4 stages of competence

The four stages of competence, also known as the four stages of learning, is a model based on the premise that before a learning experience begins, learners are unaware of what or how much they know. As they learn, they move through four psychological states until they reach a stage of unconscious competence.

By understanding the model, trainers can better identify learning needs and develop learning objectives based on where their target audience is in the four stages related to a given topic. As you tailor your specific training program, plan for each of these stages and think through how to avoid risk of rejection or resistance to change at each phase.

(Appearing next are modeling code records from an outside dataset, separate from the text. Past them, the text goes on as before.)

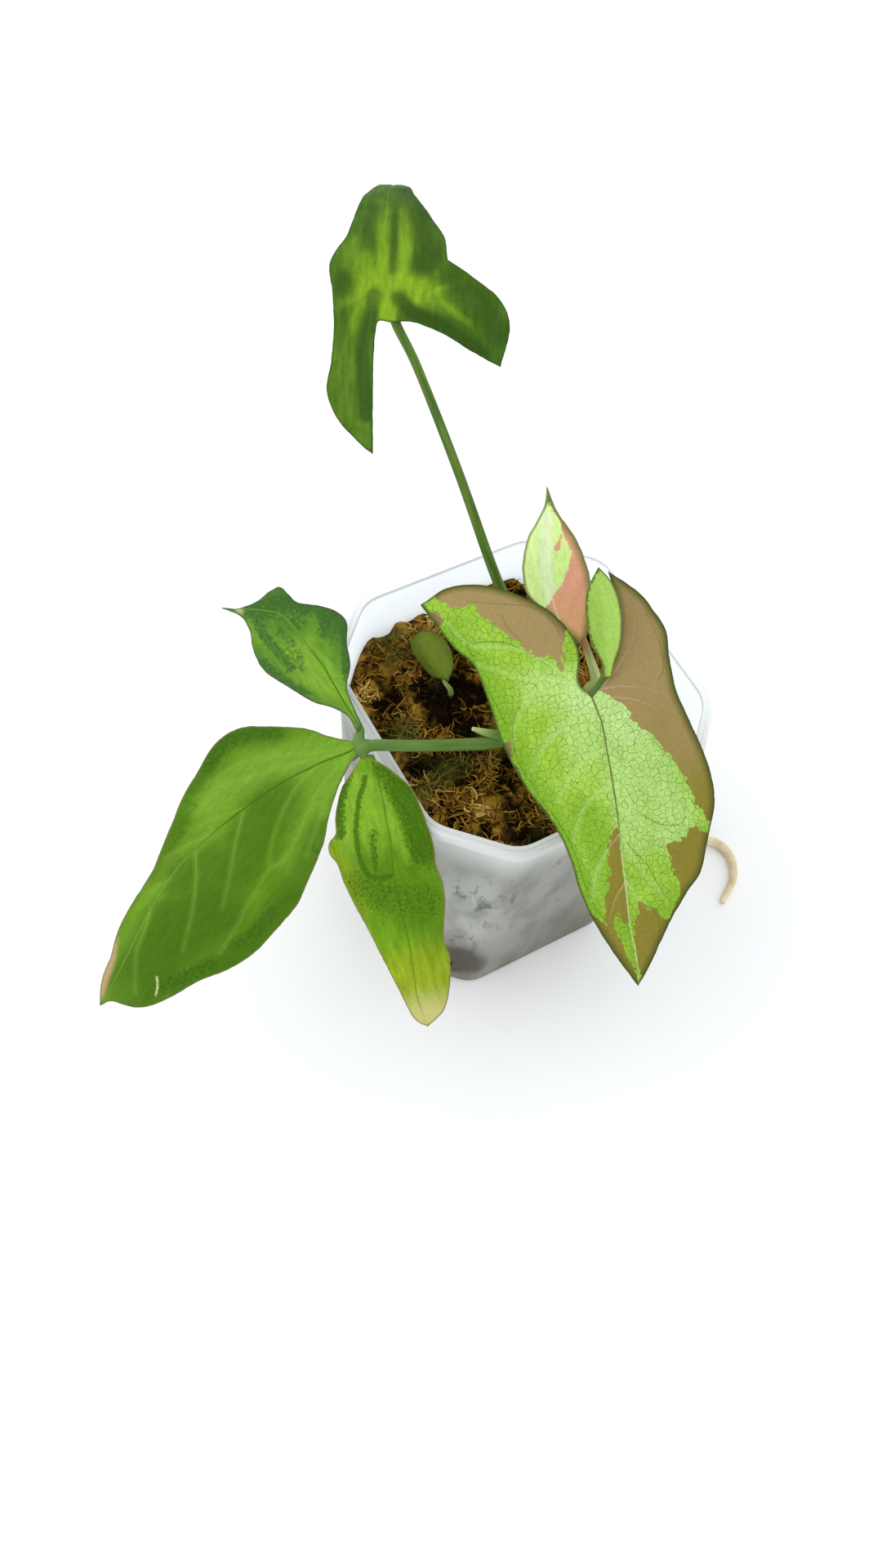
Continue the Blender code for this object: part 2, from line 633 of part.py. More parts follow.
def make_back_leaf(group):
    blade = make_blade("back_blade", BACK_FORM, BACK_RUNS, group)
    rib = make_midrib("back_rib", BACK_FORM, 38.0, group, radius=1.1)
    petiole = make_tube(
        "back_petiole", standing(BACK_AT, BACK_PETIOLE, BACK_FORM, 4.0, 1.0), group, step=5.0)
    return joined("leaf_back", [blade, rib, petiole], group)


def make_seedling_leaf(group):
    blade = make_blade("seedling_blade", SEEDLING_FORM, SEEDLING_RUNS, group)
    rib = make_midrib("seedling_rib", SEEDLING_FORM, 11.0, group, radius=0.7)
    foot = [(*SEEDLING_AT, SOCKET_FLOOR + 6.0, 0.8), (*SEEDLING_AT, 97.0, 0.8),
            (*(Vector(SEEDLING_JOINT) - Vector((0.0, 0.0, 0.4))), 0.7)]
    stalk = make_tube("seedling_stalk", foot, group, step=4.0, sides=1)
    return joined("leaf_seedling", [blade, rib, stalk], group)


def main():
    clear_scene()
    plant = new_collection("arrowhead_plant")
    slots = new_collection("slot_cutters")
    sockets = new_collection("moss_cutters")

    finished(make_pot(plant, slots), new_material("milky_plastic", (0.62, 0.64, 0.66), 0.45))
    for name, spot, radius in (
            ("stem_socket", STEM_AT, 3.3), ("tall_socket", TALL_AT, TALL_PETIOLE[0][3]),
            ("front_socket", FRONT_AT, FRONT_PETIOLE[0][3]),
            ("left_socket", LEFT_AT, LEFT_PETIOLE[0][3]),
            ("back_socket", BACK_AT, BACK_PETIOLE[0][3]),
            ("seedling_socket", SEEDLING_AT, 0.8)):
        add_socket(name, spot, radius, sockets)
    add_root_hole(sockets)
    finished(make_moss(plant, sockets), new_material("moss_brown", (0.20, 0.09, 0.03), 0.95))

    finished(make_stem(plant), new_material("stem_green", (0.45, 0.50, 0.20), 0.6))
    finished(make_tall_leaf(plant), new_material("leaf_dark_green", (0.06, 0.20, 0.03), 0.5))
    finished(make_front_leaf(plant), new_material("leaf_lime", (0.30, 0.55, 0.08), 0.5))
    finished(make_left_leaf(plant), new_material("leaf_mid_green", (0.10, 0.32, 0.04), 0.5))
    finished(make_back_leaf(plant), new_material("leaf_pale", (0.60, 0.70, 0.30), 0.5))
    finished(make_seedling_leaf(plant), new_material("leaf_seedling_green", (0.25, 0.38, 0.12), 0.6))
    root = make_tube("root", ROOT_PATH, plant, step=5.0)
    finished(root, new_material("root_tan", (0.50, 0.36, 0.20), 0.8))


main()
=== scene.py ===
"""Looks of a potted arrowhead plant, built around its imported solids.

Every length in the lists below is in millimetres, as in the part's source; MM turns it into
metres.  A blade is drawn flat, with s along its midrib towards the tip and t across it, and is
then laid on the leaf's curved form.
"""

from math import cos, pi, radians, sin

import bmesh
import bpy
import numpy as np
from mathutils import Matrix, Vector, noise
from mathutils.geometry import delaunay_2d_cdt


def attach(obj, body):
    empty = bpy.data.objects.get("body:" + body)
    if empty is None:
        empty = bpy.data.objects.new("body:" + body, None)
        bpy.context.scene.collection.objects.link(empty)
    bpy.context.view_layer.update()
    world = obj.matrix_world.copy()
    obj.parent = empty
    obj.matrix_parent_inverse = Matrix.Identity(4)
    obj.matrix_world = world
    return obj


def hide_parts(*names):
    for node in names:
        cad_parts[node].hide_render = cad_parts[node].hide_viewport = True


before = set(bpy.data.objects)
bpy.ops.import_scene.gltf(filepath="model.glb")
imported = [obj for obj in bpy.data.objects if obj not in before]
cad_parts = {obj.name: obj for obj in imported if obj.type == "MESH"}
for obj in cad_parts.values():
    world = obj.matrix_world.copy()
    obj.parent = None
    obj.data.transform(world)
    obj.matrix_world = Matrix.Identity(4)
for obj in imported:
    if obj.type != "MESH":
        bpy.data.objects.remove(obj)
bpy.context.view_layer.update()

bl_info = {
    "name": "Potted arrowhead plant",
    "version": (1, 0, 0),
    "blender": (4, 5, 0),
    "location": "3D View > Sidebar > Plant",
    "description": "Leaves, moss and pot of a young arrowhead plant",
    "category": "Add Mesh",
}

MM = 0.001
BODY = "root"
LEAF_UV = "leaf"
UV_SPAN = 100.0                 # millimetres to one unit of the leaf's own UV map


# ---------------------------------------------------------------- forms and outlines

class LeafForm:
    """The curved surface that a blade lies on, for single numbers or arrays of (s, t)."""

    def __init__(self, joint, heading, pitch, roll=0.0, droop=(0.0, 0.0), fold=(0.0, 0.0),
                 curl=(0.0, 0.0), wave=(0.0, 1.0, 0.0)):
        self.joint = np.array(joint, float)
        head, rise, lean = radians(heading), radians(pitch), radians(roll)
        self.along = np.array((cos(rise) * cos(head), cos(rise) * sin(head), sin(rise)))
        up = np.array((0.0, 0.0, 1.0)) - self.along * self.along[2]
        up /= np.linalg.norm(up)
        side = np.cross(up, self.along)
        self.up = up * cos(lean) + side * sin(lean)
        self.across = np.cross(self.up, self.along)
        self.droop, self.fold, self.curl, self.wave = droop, fold, curl, wave

    def height(self, s, t):
        tipward = 1.0 / (1.0 + np.exp(-np.clip(s / 6.0, -30.0, 30.0)))
        fold = self.fold[0] * tipward + self.fold[1] * (1.0 - tipward)
        curl = self.curl[0] * tipward + self.curl[1] * (1.0 - tipward)
        ridge = 3.0
        size, length, phase = self.wave
        ripple = size * np.sin(2.0 * pi * s / length + phase) * np.abs(t) / 15.0
        return -fold * (np.sqrt(t * t + ridge * ridge) - ridge) - curl * t * t / 2.0 + ripple

    def point(self, s, t, lift=0.0):
        s, t = np.atleast_1d(np.asarray(s, float)), np.atleast_1d(np.asarray(t, float))
        bend = np.where(s >= 0.0, self.droop[0], self.droop[1])
        safe = np.maximum(bend, 1e-6)
        h = self.height(s, t) + lift
        angle = bend * np.abs(s)
        forward = np.where(bend < 1e-6, s, np.sign(s) * (np.sin(angle) / safe + h * np.sin(angle)))
        rise = np.where(bend < 1e-6, h, h * np.cos(angle) - (1.0 - np.cos(angle)) / safe)
        return (self.joint + np.outer(forward, self.along) + np.outer(rise, self.up)
                + np.outer(t, self.across))


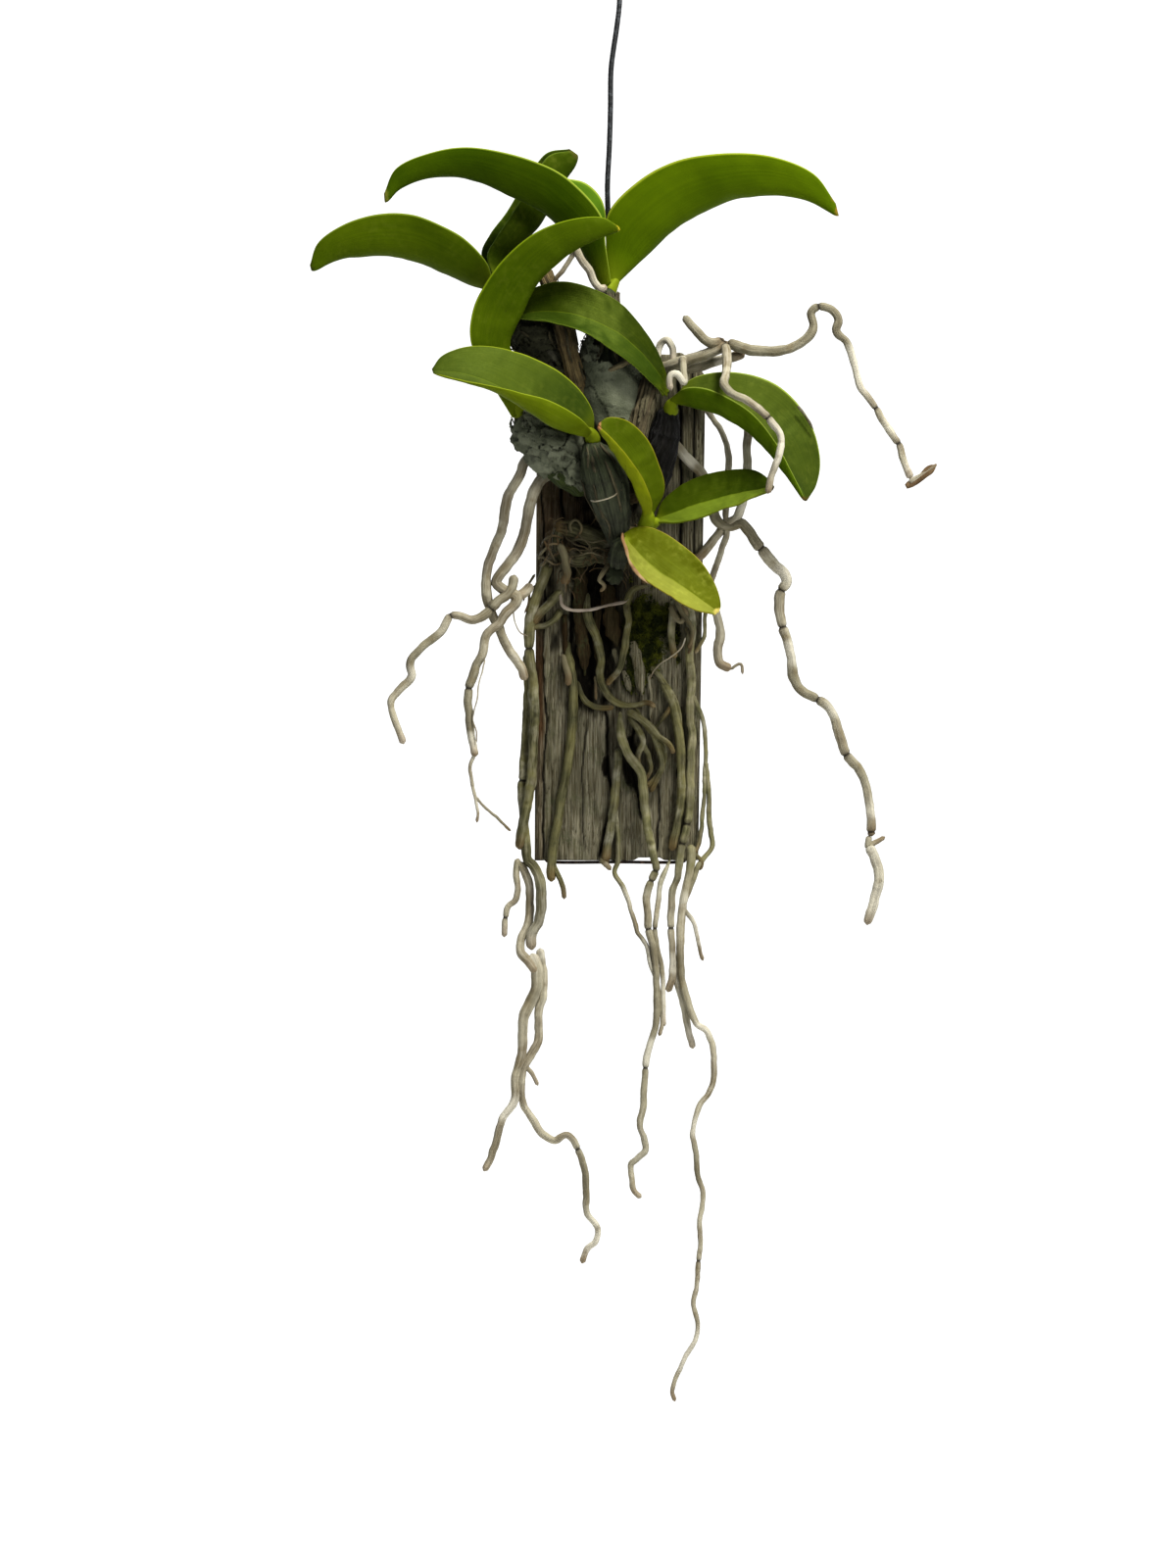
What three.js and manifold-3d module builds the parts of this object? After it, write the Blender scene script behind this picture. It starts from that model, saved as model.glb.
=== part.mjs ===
// A cattleya orchid grown on a weathered wooden slab that hangs from a black wire.
// Millimetres, +Z up, the plant faces -Y. Every piece is laid out from the middle of the
// slab's bottom edge, with the slab's front face at y = 0. The outer group then moves the
// origin to the inside of the hook, where the whole piece hangs.
import * as THREE from 'three';
import Module from 'manifold-3d';

const wasm = await Module();
wasm.setup();

// Driving dimensions
const SLAB_HEIGHT = 207;
const SLAB_THICKNESS = 22;
const SLAB_LEFT = { top: -33.6, bottom: -34.6 };
const SLAB_RIGHT = { top: 35.2, bottom: 32.2 };
const SLAB_COLUMNS = 24;
const SLAB_ROWS = 7;
const GROOVE_DEPTH = 1.5;
const DEEPEST_WEAR = 3.2;
const WORN_LEFT_EDGE = { share: 0.06, depth: 2.5 };
const WORN_RIGHT_EDGE = { share: 0.03, depth: 1.5 };
const ROUNDED_TOP_CORNER = { from: 0.86, drop: 9 };
const RAGGED_TOP = 1.6;
const BOTTOM_NOTCH = { from: 0.6, to: 0.8, height: 1.2 };
const WIRE_RADIUS = 1.1;
const HOOK_RADIUS = 9;
const HOOK_CENTER_HEIGHT = 371;
const HOOK_DEGREES = { from: 248, to: -50 };
const HOOK_STOPS = 10;
const STAPLE_RADIUS = 0.65;
const LEAF_THICKNESS = { keel: 2.2, margin: 1.1 };
const LEAF_ROWS = 8;
const LEAF_COLUMNS = [-1, -0.62, -0.28, 0, 0.28, 0.62, 1];
const FOLD_ROUNDNESS = 0.5;
const SHEATH_THICKNESS = 0.8;
const SHEATH_COLUMNS = 8;
const SHEATH_STEP = 4.5;
const TEAR = { degrees: 8, length: 3 };
const CLEARANCE = 0.3;
const ROOT_STEP = 9;
const ROOT_SIDES = 5;
const BULB_STEP = 8;
const BULB_SIDES = 10;
const ROD_SIDES = 6;
const WIRE_STEP = { hanger: 4.8, bottom: 4 };
const TIE_RADIUS = 0.75;
const TIE_STEP = 4;
const END_BLUNTNESS = 0.6;
const BEND_ROOM = 0.15;
const BEND_THINNING = 0.9;
const BEND_PASSES = 12;

const wireDepth = SLAB_THICKNESS / 2;
const hookInnerTop = HOOK_CENTER_HEIGHT + HOOK_RADIUS - WIRE_RADIUS;

const materials = {
  wire: { color: 0x17181a, roughness: 0.45, metalness: 0.3 },
  wood: { color: 0x756f60, roughness: 0.95, metalness: 0 },
  leaf: { color: 0x3d5510, roughness: 0.42, metalness: 0 },
  youngLeaf: { color: 0x7f8f20, roughness: 0.45, metalness: 0 },
  bulb: { color: 0x5a6048, roughness: 0.8, metalness: 0 },
  darkBulb: { color: 0x23241c, roughness: 0.5, metalness: 0 },
  cane: { color: 0x6f5a3c, roughness: 0.8, metalness: 0 },
  paper: { color: 0x8b8c80, roughness: 0.95, metalness: 0 },
  rhizome: { color: 0x2f3020, roughness: 0.95, metalness: 0 },
  root: { color: 0xa79f8b, roughness: 0.85, metalness: 0 },
  mossyRoot: { color: 0x6a6a4c, roughness: 0.9, metalness: 0 },
  tie: { color: 0xc2c0b4, roughness: 0.5, metalness: 0 },
};

// Seeded random numbers, so that the grain and the torn edges stay the same
function makeRandom(seed) {
  let state = seed;
  return () => {
    state = (state * 1664525 + 1013904223) % 4294967296;
    return state / 4294967296;
  };
}

function vector([x, y, z]) {
  return new THREE.Vector3(x, y, z);
}

function curveThrough(stops) {
  return new THREE.CatmullRomCurve3(stops.map(vector), false, 'centripetal');
}

// A closed solid from points and triangles, turned right side out
function makeSolid(points, faces) {
  let volume = 0;
  const cross = new THREE.Vector3();
  for (const [a, b, c] of faces) {
    volume += points[a].dot(cross.crossVectors(points[b], points[c]));
  }
  const outward = volume > 0 ? faces : faces.map(([a, b, c]) => [a, c, b]);
  return new wasm.Manifold(new wasm.Mesh({
    numProp: 3,
    vertProperties: Float32Array.from(points.flatMap((point) => point.toArray())),
    triVerts: Uint32Array.from(outward.flat()),
  }));
}

function joinAll(solids) {
  return solids.reduce((whole, next) => whole.add(next));
}

// The solid between two grids of points that match row by row
function sheetSolid(upper, lower) {
  const rows = upper.length;
  const columns = upper[0].length;
  const points = [...upper.flat(), ...lower.flat()];
  const top = (row, column) => row * columns + column;
  const bottom = (row, column) => rows * columns + top(row, column);
  const faces = [];
  for (let row = 0; row < rows - 1; row += 1) {
    for (let column = 0; column < columns - 1; column += 1) {
      const corners = [[row, column], [row + 1, column], [row + 1, column + 1], [row, column + 1]];
      const [a, b, c, d] = corners.map(([r, k]) => top(r, k));
      const [e, f, g, h] = corners.map(([r, k]) => bottom(r, k));
      faces.push([a, b, c], [a, c, d], [e, g, f], [e, h, g]);
    }
  }
  const rim = [];
  for (let row = 0; row < rows - 1; row += 1) rim.push([row, 0]);
  for (let column = 0; column < columns - 1; column += 1) rim.push([rows - 1, column]);
  for (let row = rows - 1; row > 0; row -= 1) rim.push([row, columns - 1]);
  for (let column = columns - 1; column > 0; column -= 1) rim.push([0, column]);
  rim.forEach(([row, column], index) => {
    const [nextRow, nextColumn] = rim[(index + 1) % rim.length];
    faces.push([top(row, column), bottom(row, column), bottom(nextRow, nextColumn)]);
    faces.push([top(row, column), bottom(nextRow, nextColumn), top(nextRow, nextColumn)]);
  });
  return makeSolid(points, faces);
}

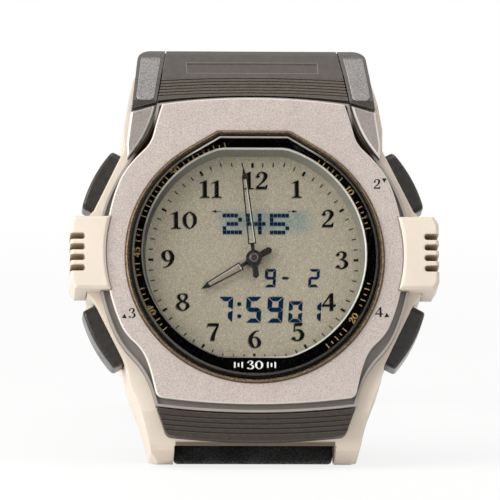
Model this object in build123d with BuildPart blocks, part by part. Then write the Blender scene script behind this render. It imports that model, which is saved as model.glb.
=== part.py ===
"""A wristwatch with hands over a liquid crystal display, in millimetres.

The watch stands on its open leather strap and leans back. The head is made in
the dial's own frame and set leaning at the end:
    x towards 3 o'clock, y towards 12 o'clock, z out of the dial,
    with z = 0 on the outer face of the case back and x = y = 0 on the hands' axis.
The strap, the buckle and the keepers are made in the standing frame:
    X towards 3 o'clock, Y to the rear, Z up, with the surface at Z = 0.
"""
from build123d import *
import math
import os

os.makedirs("parts", exist_ok=True)

# Strap, spring bars and how the watch stands
strap_width = 18.0
strap_end_width = 16.0
strap_thickness = 2.4
strap_pad = 0.8
strap_pad_length = 26.0
strap_side_gap = 0.15
barrel_radius = 1.9
lean_angle = 18.0
bar_radius = 0.75
bar_tip_radius = 0.4
bar_tip_length = 1.15
bar_play = 0.05
tip_play = 0.02
bar_height = 2.2
barrel_to_rear = 5.0

# Case
back_thickness = 0.8
case_front = 9.6
case_half_width = 18.96
case_half_height = 22.9
lower_bar_inset = 2.3
upper_bar_inset = 2.7
lower_bar_reach = case_half_height - lower_bar_inset
upper_bar_reach = case_half_height - upper_bar_inset
hood_ceiling = 4.45
hood_edge = 8.0
hood_setback = 1.2
barrel_clearance = 0.3
overrun = 1.0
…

Continuous and ongoing learning is key for all users.

You’ll also want to think about various learning styles present in your group of users, and design training materials and methods around them. For many people today, reading through a large amount of materials is not effective. You may want to consider creating short training videos or articles focused on a particular kind of work. Hands-on training in a sandbox has also proven to be very effective in helping users build muscle memory in training workshops.

Conclusion

By looking at these six guiding principles, your team will be better set up for success to start using, loving, and getting the most value out of your investment.

It’s important to note that adoption looks different for everybody and depends on your unique business goals. If you’re in sales, adoption could be how much data gets into the system or ensuring your forecasting is accurate. If you’re in service, it could be the number of logins you’re seeing or call handle times with case management. Like I said, every case is different.

We acknowledge that change is hard, and adoption can be difficult. But ultimately, by combining the power of Salesforce technology and adamant user adoption, we know that great adoption leads to returned business value, fast. That’s the Salesforce promise.